Sunday, April 9, 2023

By Linking Himself So Closely with Siloviki, Putin has Opened the Way for Others to Conspire Against Him, Gallyamov Says

Paul Goble

            Staunton, Apr. 4 – Most discussions about whether members of the elite will come together to oust Vladimir Putin focus on Putin and his policies along, Abbas Gallyamov says; but given Putin’s age and his increasing ties to reactionaries like Nikolay Patrushev, many must see that ousting Putin now is the only way to prevent the triumph of Black Hundreds politicians.

            If members of the elite around Putin recognize that danger, the former Putin speechwriter says, they will undoubtedly find it easier “to organize a conspiracy” because it won’t be about Putin alone but about the kind of policies that his successors, given his advancing age, will bring (kasparov.ru/material.php?id=642BC730AD1CE).

            Everyone needs to remember and understand that “neither the Kovalchuks, Sobyanin, Medvedev, Mishustin or Kiriyenko swore allegiance to the Patrushev clan, and none of them have any obligations toward it, while all of them understand that if Patrushev comes to power, dark times will come for them as well.”

            Soviet history provides a clear lesson in this regard, Gallyamov says.
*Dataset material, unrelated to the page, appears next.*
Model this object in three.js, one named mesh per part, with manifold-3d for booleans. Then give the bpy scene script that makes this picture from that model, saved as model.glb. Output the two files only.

What began as a hunt for real opponents of Stalin ended with the destruction of all. And thus, under a Patrushev-Sechin regime, the new powers that be will begin to oust anyone who ever shook hands with a Western politician at least once in the 1990s and said something positive about democracy.”

            Given such a recognition, Gallyamov continues, “a conspiracy may be framed less as an attempt to overthrow a rule who is on his way out anyway than a desire to block an unacceptable successor. After all, Putin himself has long encouraged the hatred of some in the establishment toward others.” But by tying himself so closely to Patrushev, he has put himself at risk too.

            “In political science,” the Russian commentator says, “there is such a thing as ‘a veto coup,’” one taken “not so much against the ruler as against the emerging movement in a direction that participants in the conspiracy view as unacceptable and not so much for the sake of seizing power as for changing the trajectory of the regime.”